>> begin DATA LINES

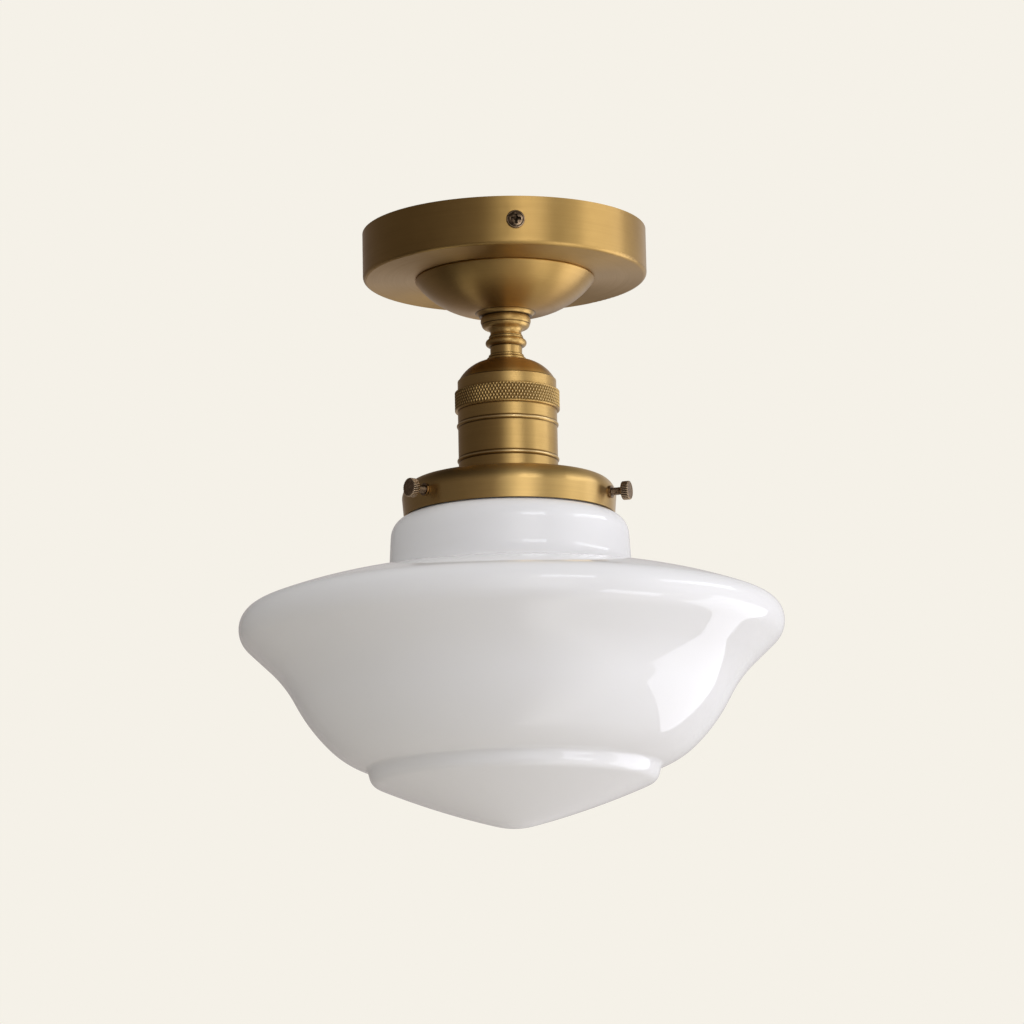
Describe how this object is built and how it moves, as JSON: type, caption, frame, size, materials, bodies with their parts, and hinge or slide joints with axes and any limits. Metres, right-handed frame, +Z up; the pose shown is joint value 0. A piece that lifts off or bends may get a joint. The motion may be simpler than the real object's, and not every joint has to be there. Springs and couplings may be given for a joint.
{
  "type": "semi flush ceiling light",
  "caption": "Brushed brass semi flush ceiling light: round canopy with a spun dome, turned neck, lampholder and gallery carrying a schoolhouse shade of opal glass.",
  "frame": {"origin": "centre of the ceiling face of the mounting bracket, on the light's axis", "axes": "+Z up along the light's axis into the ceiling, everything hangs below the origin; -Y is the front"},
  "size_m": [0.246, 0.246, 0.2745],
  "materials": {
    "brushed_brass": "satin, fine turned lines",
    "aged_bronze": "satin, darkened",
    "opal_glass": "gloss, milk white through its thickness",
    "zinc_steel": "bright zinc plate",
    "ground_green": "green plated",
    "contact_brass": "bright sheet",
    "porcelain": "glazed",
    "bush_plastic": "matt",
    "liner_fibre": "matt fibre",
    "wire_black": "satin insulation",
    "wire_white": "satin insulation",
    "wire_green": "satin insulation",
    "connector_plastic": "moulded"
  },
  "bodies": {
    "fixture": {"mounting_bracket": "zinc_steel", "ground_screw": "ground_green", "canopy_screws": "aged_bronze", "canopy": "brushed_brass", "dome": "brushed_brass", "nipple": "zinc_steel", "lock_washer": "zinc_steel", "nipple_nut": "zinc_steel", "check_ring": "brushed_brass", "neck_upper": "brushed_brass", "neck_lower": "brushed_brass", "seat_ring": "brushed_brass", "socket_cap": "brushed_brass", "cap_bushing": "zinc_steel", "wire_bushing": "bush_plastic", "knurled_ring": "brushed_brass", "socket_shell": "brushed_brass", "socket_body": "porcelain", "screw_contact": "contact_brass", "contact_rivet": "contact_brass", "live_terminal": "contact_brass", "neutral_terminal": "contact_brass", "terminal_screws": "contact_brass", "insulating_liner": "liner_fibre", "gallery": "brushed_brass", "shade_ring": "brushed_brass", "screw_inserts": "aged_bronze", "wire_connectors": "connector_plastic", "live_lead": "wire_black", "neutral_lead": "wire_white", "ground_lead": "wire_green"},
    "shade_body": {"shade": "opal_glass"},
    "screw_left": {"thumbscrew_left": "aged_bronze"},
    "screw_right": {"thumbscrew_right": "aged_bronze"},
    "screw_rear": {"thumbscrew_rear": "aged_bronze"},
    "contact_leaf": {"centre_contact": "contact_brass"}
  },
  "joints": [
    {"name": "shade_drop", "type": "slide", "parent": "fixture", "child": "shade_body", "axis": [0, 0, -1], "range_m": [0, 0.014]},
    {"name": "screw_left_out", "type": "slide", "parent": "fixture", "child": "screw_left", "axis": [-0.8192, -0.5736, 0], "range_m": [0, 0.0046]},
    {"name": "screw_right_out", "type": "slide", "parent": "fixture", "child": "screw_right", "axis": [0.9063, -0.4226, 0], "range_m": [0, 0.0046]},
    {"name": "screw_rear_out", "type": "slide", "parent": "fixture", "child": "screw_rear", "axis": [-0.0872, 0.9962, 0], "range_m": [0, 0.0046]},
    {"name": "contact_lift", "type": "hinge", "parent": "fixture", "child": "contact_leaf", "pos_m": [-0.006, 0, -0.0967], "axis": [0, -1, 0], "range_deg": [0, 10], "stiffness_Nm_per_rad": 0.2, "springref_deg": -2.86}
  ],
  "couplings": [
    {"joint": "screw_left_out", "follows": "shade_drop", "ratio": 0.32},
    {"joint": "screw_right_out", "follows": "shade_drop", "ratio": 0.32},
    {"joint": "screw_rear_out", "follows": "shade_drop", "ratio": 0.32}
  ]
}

>> end DATA LINES

* **EXERCISE**:
Every line above should be written out again exactly as it stands.

* **IN RESPONSE**:
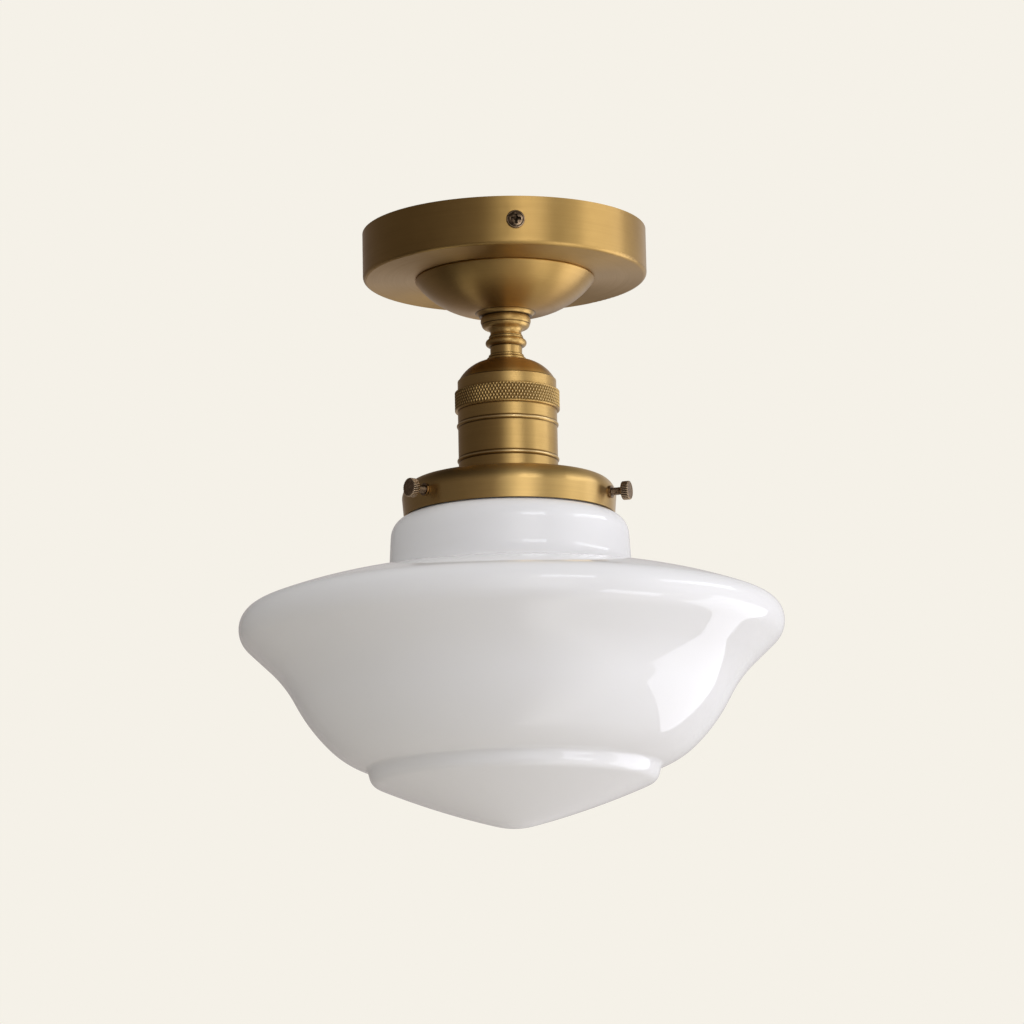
Describe how this object is built and how it moves, as JSON: type, caption, frame, size, materials, bodies with their parts, and hinge or slide joints with axes and any limits. Metres, right-handed frame, +Z up; the pose shown is joint value 0. A piece that lifts off or bends may get a joint. The motion may be simpler than the real object's, and not every joint has to be there. Springs and couplings may be given for a joint.
{
  "type": "semi flush ceiling light",
  "caption": "Brushed brass semi flush ceiling light: round canopy with a spun dome, turned neck, lampholder and gallery carrying a schoolhouse shade of opal glass.",
  "frame": {"origin": "centre of the ceiling face of the mounting bracket, on the light's axis", "axes": "+Z up along the light's axis into the ceiling, everything hangs below the origin; -Y is the front"},
  "size_m": [0.246, 0.246, 0.2745],
  "materials": {
    "brushed_brass": "satin, fine turned lines",
    "aged_bronze": "satin, darkened",
    "opal_glass": "gloss, milk white through its thickness",
    "zinc_steel": "bright zinc plate",
    "ground_green": "green plated",
    "contact_brass": "bright sheet",
    "porcelain": "glazed",
    "bush_plastic": "matt",
    "liner_fibre": "matt fibre",
    "wire_black": "satin insulation",
    "wire_white": "satin insulation",
    "wire_green": "satin insulation",
    "connector_plastic": "moulded"
  },
  "bodies": {
    "fixture": {"mounting_bracket": "zinc_steel", "ground_screw": "ground_green", "canopy_screws": "aged_bronze", "canopy": "brushed_brass", "dome": "brushed_brass", "nipple": "zinc_steel", "lock_washer": "zinc_steel", "nipple_nut": "zinc_steel", "check_ring": "brushed_brass", "neck_upper": "brushed_brass", "neck_lower": "brushed_brass", "seat_ring": "brushed_brass", "socket_cap": "brushed_brass", "cap_bushing": "zinc_steel", "wire_bushing": "bush_plastic", "knurled_ring": "brushed_brass", "socket_shell": "brushed_brass", "socket_body": "porcelain", "screw_contact": "contact_brass", "contact_rivet": "contact_brass", "live_terminal": "contact_brass", "neutral_terminal": "contact_brass", "terminal_screws": "contact_brass", "insulating_liner": "liner_fibre", "gallery": "brushed_brass", "shade_ring": "brushed_brass", "screw_inserts": "aged_bronze", "wire_connectors": "connector_plastic", "live_lead": "wire_black", "neutral_lead": "wire_white", "ground_lead": "wire_green"},
    "shade_body": {"shade": "opal_glass"},
    "screw_left": {"thumbscrew_left": "aged_bronze"},
    "screw_right": {"thumbscrew_right": "aged_bronze"},
    "screw_rear": {"thumbscrew_rear": "aged_bronze"},
    "contact_leaf": {"centre_contact": "contact_brass"}
  },
  "joints": [
    {"name": "shade_drop", "type": "slide", "parent": "fixture", "child": "shade_body", "axis": [0, 0, -1], "range_m": [0, 0.014]},
    {"name": "screw_left_out", "type": "slide", "parent": "fixture", "child": "screw_left", "axis": [-0.8192, -0.5736, 0], "range_m": [0, 0.0046]},
    {"name": "screw_right_out", "type": "slide", "parent": "fixture", "child": "screw_right", "axis": [0.9063, -0.4226, 0], "range_m": [0, 0.0046]},
    {"name": "screw_rear_out", "type": "slide", "parent": "fixture", "child": "screw_rear", "axis": [-0.0872, 0.9962, 0], "range_m": [0, 0.0046]},
    {"name": "contact_lift", "type": "hinge", "parent": "fixture", "child": "contact_leaf", "pos_m": [-0.006, 0, -0.0967], "axis": [0, -1, 0], "range_deg": [0, 10], "stiffness_Nm_per_rad": 0.2, "springref_deg": -2.86}
  ],
  "couplings": [
    {"joint": "screw_left_out", "follows": "shade_drop", "ratio": 0.32},
    {"joint": "screw_right_out", "follows": "shade_drop", "ratio": 0.32},
    {"joint": "screw_rear_out", "follows": "shade_drop", "ratio": 0.32}
  ]
}